- [What is needed] Look through the material below and copy exactly the lines from the line with "whole = Compound(children=[solid" to the line with "bpy.data.objects.remove(obj)", those two lines included.

- [Stored data]

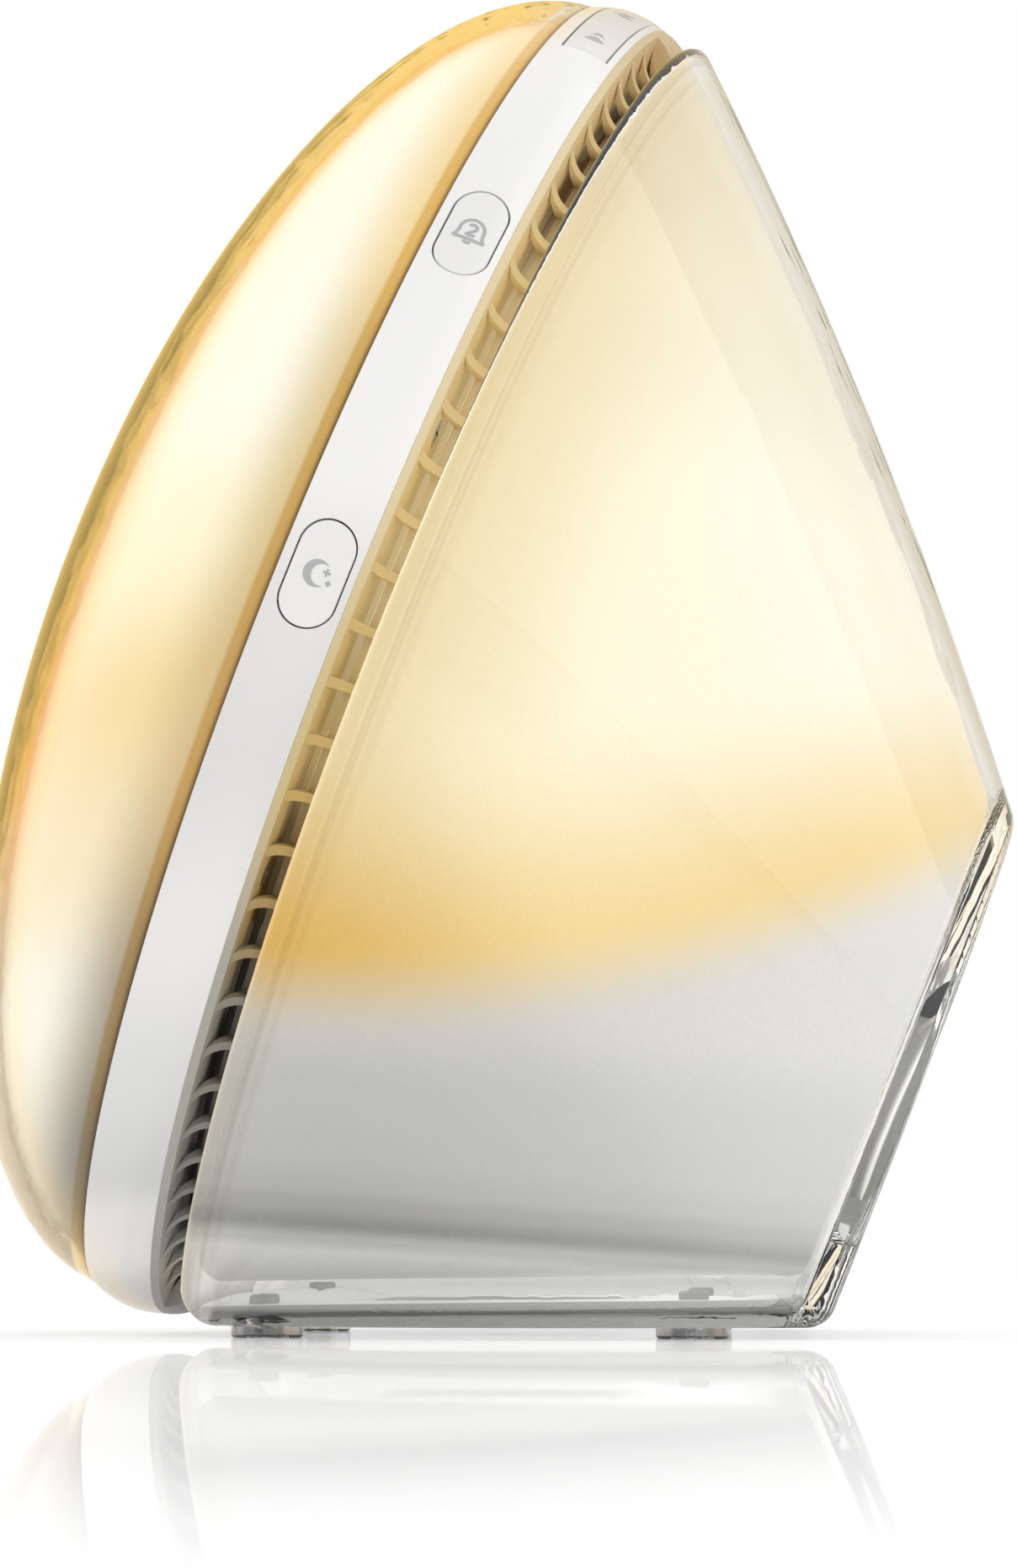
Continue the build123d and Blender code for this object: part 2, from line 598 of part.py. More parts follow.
def main_board():
    board = box_at(0, MAIN_BOARD_Y, MAIN_BOARD_DEPTH, *MAIN_BOARD_SIZE, BOARD_THICKNESS)
    board = fillet(board.edges().filter_by(Axis.Z), 2.0)
    for x, y in BOARD_POSTS:
        board -= rod_at(x, y, MAIN_BOARD_DEPTH - 1, 1.35, 5)
    return board


def processor_chips():
    places = [(-12, 26, 12, 12), (14, 12, 9, 6), (6, 36, 6, 6)]
    return group([box_at(x, y, BOARD_BACK, w, h, 1.5) for x, y, w, h in places])


def capacitors():
    places = [(-30, 8, 4.0, 12), (-30, 20, 4.0, 12), (-32, 33, 3.2, 9), (32, 5, 5.0, 14)]
    cans = []
    for x, y, radius, length in places:
        can = rod_at(x, y, BOARD_BACK, radius, length)
        cans.append(fillet(can.edges().group_by(Axis.Z)[0], 0.6))
    return group(cans)


def crystal():
    can = box_at(-12, 38, BOARD_BACK, 11, 4.6, 3.6)
    return fillet(can.edges().filter_by(Axis.Z), 2.2)


def backup_capacitor():
    return rod_at(18, 24, BOARD_BACK, 6.0, 5.5)


def tuner_can():
    can = box_at(24.5, 39, BOARD_BACK, 20, 16, 3.2)
    return fillet(can.edges().filter_by(Axis.Z), 1.0)


def board_connectors():
    places = [(-8, -4.4, 14, 5.5), (12, -4.4, 10, 5.5), (-20, 48, 12, 5.5)]
    shells = []
    for x, y, w, h in places:
        shell = box_at(x, y, BOARD_BACK, w, h, 6.0)
        shells.append(shell - box_at(x, y, BOARD_BACK + 2, w - 1.6, h - 1.6, 6.0))
    return group(shells)


def board_screws():
    return group([Pos(x, y, -BOARD_BACK) * screw(1.15, 7.0, 2.6, 1.6) for x, y in BOARD_POSTS])


# ---- speaker -----------------------------------------------------------------------------------------------------------
def speaker_piece(*points):
    """Turned piece of the speaker, drawn in (radius, depth)."""
    outline = make_face(Polyline(*[(radius, -depth) for radius, depth in points], close=True))
    return Pos(0, SPEAKER_Y, 0) * spin(outline)


def speaker_basket():
    frame = SPEAKER_FRAME_DEPTH
    basket = speaker_piece((SPEAKER_RADIUS, frame), (SPEAKER_RADIUS, frame + 1.5), (25.2, frame + 1.5),
                           (25.2, frame + 0.8), (15.2, 11.0), (10.0, 11.0), (10.0, 10.0), (16.0, 10.0),
                           (26.0, frame))
    for x, y in speaker_ears():
        basket += rod_at(x, y, frame, 3.6, 1.5)
        dx, dy = x * 0.9, SPEAKER_Y + (y - SPEAKER_Y) * 0.9
        basket += rod_at(dx, dy, frame, 3.6, 1.5)
    for x, y in speaker_ears():
        basket -= rod_at(x, y, frame - 1, 1.25, 4)
    window = box_at(0, SPEAKER_Y, 12.5, 9, 60, 5.5)
    return basket - window - Pos(0, SPEAKER_Y, 0) * Rot(0, 0, 90) * Pos(0, -SPEAKER_Y, 0) * window


def speaker_magnet():
    magnet = rod_at(0, SPEAKER_Y, PLATE_REAR_DEPTH, 14.0, 10.0 - PLATE_REAR_DEPTH)
    return fillet(magnet.edges().group_by(Axis.Z)[-1], 0.8)


def speaker_cone():
    frame = SPEAKER_FRAME_DEPTH
    return speaker_piece((22.6, frame + 0.9), (22.6, frame + 1.4), (6.2, 14.4), (6.2, 13.9))


def speaker_surround():
    middle, radius = 23.9, 1.3
    depth = SPEAKER_FRAME_DEPTH + 1.4
    roll = make_face([ThreePointArc((middle - radius, -depth), (middle, -depth - radius), (middle + radius, -depth)),
                      Line((middle + radius, -depth), (middle - radius, -depth))])
    return Pos(0, SPEAKER_Y, 0) * spin(roll)


def speaker_dust_cap():
    """Shallow cap of a ball, on the middle of the cone."""
    radius, height, seat = 6.2, 2.4, 14.4
    ball = (radius ** 2 + height ** 2) / (2 * height)
    cap = Pos(0, 0, ball - height) * Sphere(ball) & Box(30, 30, 10, align=(Align.CENTER, Align.CENTER, Align.MAX))
    return Pos(0, SPEAKER_Y, -seat) * cap


def speaker_screws():
    depth = SPEAKER_FRAME_DEPTH + 1.5
    return group([Pos(x, y, -depth) * screw(1.05, 7.0, 2.4, 1.4) for x, y in speaker_ears()])


# ---- buttons, keys and their switches ------------------------------------------------------------------------------------
def flex_distance(angle):
    """How far below the crown the switch board lies."""
    return normal_distance(angle, CROWN_RADIUS - FLEX_RADIUS) - 0.05


def stem(angle, start):
    """Round stem from a distance below the crown into the bore of its switch."""
    end = flex_distance(angle) - SWITCH_HEIGHT + STEM_ENTRY
    return sunk(angle, Circle(STEM_RADIUS), end, start)


def soften(shape, angle):
    """Round the outer edge of a cap."""
    nx, ny = outward(angle)
    x, y = on_oval(angle, CROWN_RADIUS)
    limit = x * nx + y * ny - 2.2
    rim = [edge for edge in shape.edges()
           if edge.center().X * nx + edge.center().Y * ny > limit and not is_side(edge, nx, ny)]
    return fillet(rim, 0.25)


def is_side(edge, nx, ny):
    """True for an edge that runs along the normal, from the cap's face to its foot."""
    run = edge.position_at(1) - edge.position_at(0)
    return edge.length > 0.01 and abs(run.X * nx + run.Y * ny) > 0.8 * edge.length


def band_button(angle):
    cap = sunk(angle, button_outline(), CAP_THICKNESS, -3) & band_blank(80.0)
    cap = soften(cap, angle)
    flange = sunk(angle, flange_outline(), CAP_THICKNESS + FLANGE_THICKNESS, CAP_THICKNESS)
    return cap + flange + stem(angle, CAP_THICKNESS + 0.1)


def strip_key(first, last):
    """Key of the top strip: curved bar with a lip under the band at its front and rear."""
    middle = (first + last) / 2
    bar = band_blank(KEY_INNER_RADIUS) & sector(first, last, KEY_FRONT_DEPTH + KEY_GAP, KEY_REAR_DEPTH - KEY_GAP)
    bar = soften(bar, middle)
    lip = hoop(KEY_INNER_RADIUS, KEY_LIP_RADIUS, KEY_FRONT_DEPTH - KEY_LIP_REACH,
               KEY_REAR_DEPTH + KEY_LIP_REACH)
    lip &= sector(first, last, 0, BAND_DEPTH)
    return bar + lip + stem(middle, CROWN_RADIUS - KEY_INNER_RADIUS - 0.3)


def key_limits(index):
    """Angles of a key's ends, with half of the gap taken off each."""
    first, last = KEY_EDGES[index], KEY_EDGES[index + 1]
    outer = math.degrees(KEY_GAP / CROWN_RADIUS)
    inner = math.degrees(KEY_SPLIT / 2 / CROWN_RADIUS)
    start = first + (outer if index == 0 else inner)
    end = last - (outer if index == len(KEY_NAMES) - 1 else inner)
    return start, end


def switch_angles():
    middles = [(KEY_EDGES[i] + KEY_EDGES[i + 1]) / 2 for i in range(len(KEY_NAMES))]
    return middles + list(BUTTON_ANGLES.values())


def switch_flex_board():
    strip = hoop(FLEX_RADIUS - FLEX_THICKNESS, FLEX_RADIUS, 1.2, 8.8)
    return strip & sector(-99, 99, 0, 20)


def tact_switches():
    bodies = []
    for angle in switch_angles():
        deep = flex_distance(angle)
        body = sunk(angle, Rectangle(SWITCH_SIZE, SWITCH_SIZE), deep, deep - SWITCH_HEIGHT)
        bore = sunk(angle, Circle(STEM_RADIUS + 0.2), deep - SWITCH_HEIGHT + 1.2, deep - SWITCH_HEIGHT - 1)
        bodies.append(body - bore)
    return group(bodies)


# ---- assembly ----------------------------------------------------------------------------------------------------------------
for piece in (front_cover, front_diffuser, trim_band, vent_ring, chassis, case_screws, lamp_board, lamp_leds,
              rear_lamp_board, rear_leds, heat_sink, display_housing, display_board, display_module,
              display_digits, ribbon_cable, main_board, processor_chips, capacitors, crystal,
              backup_capacitor, tuner_can, board_connectors, board_screws, speaker_basket, speaker_magnet,
              speaker_cone, speaker_surround, speaker_dust_cap, speaker_screws, switch_flex_board,
              tact_switches, socket_panel, power_jack, power_pin, antenna_gland):
    keep(piece.__name__, piece())
for piece in (rear_shell, rear_seat_ring, rear_diffuser, base_pan):
    keep(piece.__name__, piece(), placed=False)
for name, angle in BUTTON_ANGLES.items():
    keep(name, band_button(angle))
keep("lamp_key", strip_key(*key_limits(2)))
for index, name, twin in ((1, "brighter_key", "radio_key"), (4, "sound_key", "dimmer_key")):
    key = strip_key(*key_limits(index))
    keep(name, key)
    keep(twin, mirror(key, about=Plane.YZ))
keep("feet", group([foot(x, y) for x, y in FEET]), placed=False)
pan_top = BASE_HEIGHT + SHELL_WALL + PAN_THICKNESS
base_screw = Rot(180, 0, 0) * screw(0.9, 3.6, 2.0, 1.2)
keep("base_screws", group([Pos(x, y, pan_top) * base_screw for x, y in FEET]), placed=False)

os.makedirs("parts", exist_ok=True)
for name, shape in parts.items():
    export_step(shape, f"parts/{name}.step")

whole = Compound(children=[solid for shape in parts.values() for solid in shape.solids()]).bounding_box()
print("bounds", [round(v, 2) for v in (*whole.min, *whole.max)], "nodes", len(parts))
for name, angle in list(BUTTON_ANGLES.items()) + list(zip(KEY_NAMES, switch_angles())):
    seat = crown_plane(angle).origin
    nx, ny = outward(angle)
    inwards = (RING * Pos(seat.X - nx, seat.Y - ny, seat.Z)).position - (RING * Pos(*seat)).position
    spot = (RING * Pos(*seat)).position
    print(name, "at", [round(v, 3) for v in spot], "inwards", [round(v, 5) for v in inwards])
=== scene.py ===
import math

import bmesh
import bpy
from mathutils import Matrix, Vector
from mathutils.bvhtree import BVHTree


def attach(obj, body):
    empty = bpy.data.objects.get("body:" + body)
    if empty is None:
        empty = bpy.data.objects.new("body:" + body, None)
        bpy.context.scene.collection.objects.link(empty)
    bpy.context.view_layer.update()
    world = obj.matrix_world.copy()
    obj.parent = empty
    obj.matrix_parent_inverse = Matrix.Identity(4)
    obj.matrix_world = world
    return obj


bl_info = {
    "name": "Sunrise alarm clock",
    "version": (1, 0, 0),
    "blender": (4, 5, 0),
    "location": "3D View > Sidebar > Clock",
    "description": "Finishes, printed signs, lit figures and studio for a sunrise alarm clock",
    "category": "Object",
}

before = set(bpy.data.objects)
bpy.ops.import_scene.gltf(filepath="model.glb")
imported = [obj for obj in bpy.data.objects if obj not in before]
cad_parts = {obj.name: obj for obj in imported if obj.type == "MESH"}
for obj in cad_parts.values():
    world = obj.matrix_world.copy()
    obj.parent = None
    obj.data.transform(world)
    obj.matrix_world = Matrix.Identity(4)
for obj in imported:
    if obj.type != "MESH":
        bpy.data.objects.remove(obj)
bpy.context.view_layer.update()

MM = 0.001

# The leaning ring that the band, vents and covers are built on.
RING_TILT = math.radians(21.85)
RING_CENTRE = Vector((0.0, -20.275, 98.6)) * MM
RING_UP = Vector((0.0, math.sin(RING_TILT), math.cos(RING_TILT)))
RING_BACK = Vector((0.0, math.cos(RING_TILT), -math.sin(RING_TILT)))
RING_WIDTH = 0.915         # width of the ring's ovals over their height
CROWN_RADIUS = 100.2 * MM
BUTTON_DEPTH = 5.17 * MM   # from the band's front edge to the middle of a button
KEY_DEPTH = 5.55 * MM      # and to the middle of a key of the top strip
SHELL_EDGE = RING_CENTRE + RING_BACK * 14.5 * MM   # in the plane of the rear shell's front edge
# These depths and radii also bound the painted shade of the vent ring's front strip and of the hollow under
# its ribs, and the painted glow of its back face.
VENT_STRIP = (0.8 * MM, 2.4 * MM)       # depths over which the vent ring's front strip ends
VENT_BACK = (13.7 * MM, 14.1 * MM)      # and over which its back face begins
VENT_HOLLOW = (0.0915, 0.0945)          # radii over which the hollow under the ribs ends
SHARP_ANGLE = 0.5          # edges sharper than this, in radians, stay sharp
GRAIN_DEPTH = 0.05 * MM

CAMERA_PLACE = Vector((540.7, 34.86, 8.37)) * MM
CAMERA_TURN = math.radians(3.601)
CAMERA_TILT = math.radians(7.44)
FLOOR_REACH = 4.0          # half the floor's side, in metres
# Edges of the mirrored studio window on the three axes of the view direction.
WINDOW_EDGES = ((-0.335, -0.31), (0.3, 0.6), (-0.05, -0.01))

# Sign pieces: node, body, angle from the top towards +X, place on the band.
SIGNS = {
    "dusk_sign": ("dusk_button", "dusk_button_cap", 92.1, "side"),
    "alarm_two_sign": ("alarm_two_button", "alarm_two_button_cap", 63.2, "side"),
    "alarm_one_sign": ("alarm_one_button", "alarm_one_button_cap", -63.2, "side"),
    "menu_sign": ("menu_button", "menu_button_cap", -92.1, "side"),
    "lamp_sign": ("lamp_key", "lamp_key_cap", 0.0, "top"),
    "radio_sign": ("radio_key", "radio_key_cap", 23.0, "top"),
    "sound_sign": ("sound_key", "sound_key_cap", 33.6, "top"),
    "brighter_sign": ("brighter_key", "brighter_key_cap", -23.0, "top"),
    "dimmer_sign": ("dimmer_key", "dimmer_key_cap", -33.6, "top"),
}


def screen(red, green, blue):
    """Linear colour of a display colour given as 0 to 255."""
    return tuple(((c / 255 + 0.055) / 1.055) ** 2.4 if c > 10 else c / 255 / 12.92
                 for c in (red, green, blue))


# ---- settings -----------------------------------------------------------------------------------------
class ClockFinishes(bpy.types.PropertyGroup):
    """Colours and surfaces of the clock"""

    band_white: bpy.props.FloatVectorProperty(
        name="Band white", description="Gloss plastic of the band, buttons and keys",
        subtype="COLOR", default=screen(243, 242, 240), min=0, max=1)
    # Vent cream is partly the plastic's own pale colour and partly painted lamp light: the ring gets it only
    # at the heights where the lamp inside lights it.
    vent_cream: bpy.props.FloatVectorProperty(
        name="Vent cream", description="Plastic of the vent ring",
        subtype="COLOR", default=screen(232, 214, 170), min=0, max=1)
    sign_grey: bpy.props.FloatVectorProperty(
        name="Sign grey", description="Ink of the printed signs",
        subtype="COLOR", default=screen(186, 186, 186), min=0, max=1)
    sign_line: bpy.props.FloatProperty(
        name="Sign line", description="Width of a printed line",
        subtype="DISTANCE", default=0.48 * MM, min=0.1 * MM, max=1 * MM)
    sign_lift: bpy.props.FloatProperty(
        name="Sign lift", description="Height of the ink above the plastic",
        subtype="DISTANCE", default=0.03 * MM, min=0, max=0.2 * MM)
    clear_index: bpy.props.FloatProperty(
        name="Clear index", description="Refractive index of the clear covers",
        default=1.46, min=1.3, max=1.7)
    # Glow sets the strength of the lamp glow of the opal and the satin body, and also of the painted glow on
    # the vent ring, the chassis and the rear shell's edge.
    glow: bpy.props.FloatProperty(
        name="Glow", description="Strength of the lit covers", default=1.0, min=0, max=4)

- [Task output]
whole = Compound(children=[solid for shape in parts.values() for solid in shape.solids()]).bounding_box()
print("bounds", [round(v, 2) for v in (*whole.min, *whole.max)], "nodes", len(parts))
for name, angle in list(BUTTON_ANGLES.items()) + list(zip(KEY_NAMES, switch_angles())):
    seat = crown_plane(angle).origin
    nx, ny = outward(angle)
    inwards = (RING * Pos(seat.X - nx, seat.Y - ny, seat.Z)).position - (RING * Pos(*seat)).position
    spot = (RING * Pos(*seat)).position
    print(name, "at", [round(v, 3) for v in spot], "inwards", [round(v, 5) for v in inwards])
=== scene.py ===
import math

import bmesh
import bpy
from mathutils import Matrix, Vector
from mathutils.bvhtree import BVHTree


def attach(obj, body):
    empty = bpy.data.objects.get("body:" + body)
    if empty is None:
        empty = bpy.data.objects.new("body:" + body, None)
        bpy.context.scene.collection.objects.link(empty)
    bpy.context.view_layer.update()
    world = obj.matrix_world.copy()
    obj.parent = empty
    obj.matrix_parent_inverse = Matrix.Identity(4)
    obj.matrix_world = world
    return obj


bl_info = {
    "name": "Sunrise alarm clock",
    "version": (1, 0, 0),
    "blender": (4, 5, 0),
    "location": "3D View > Sidebar > Clock",
    "description": "Finishes, printed signs, lit figures and studio for a sunrise alarm clock",
    "category": "Object",
}

before = set(bpy.data.objects)
bpy.ops.import_scene.gltf(filepath="model.glb")
imported = [obj for obj in bpy.data.objects if obj not in before]
cad_parts = {obj.name: obj for obj in imported if obj.type == "MESH"}
for obj in cad_parts.values():
    world = obj.matrix_world.copy()
    obj.parent = None
    obj.data.transform(world)
    obj.matrix_world = Matrix.Identity(4)
for obj in imported:
    if obj.type != "MESH":
        bpy.data.objects.remove(obj)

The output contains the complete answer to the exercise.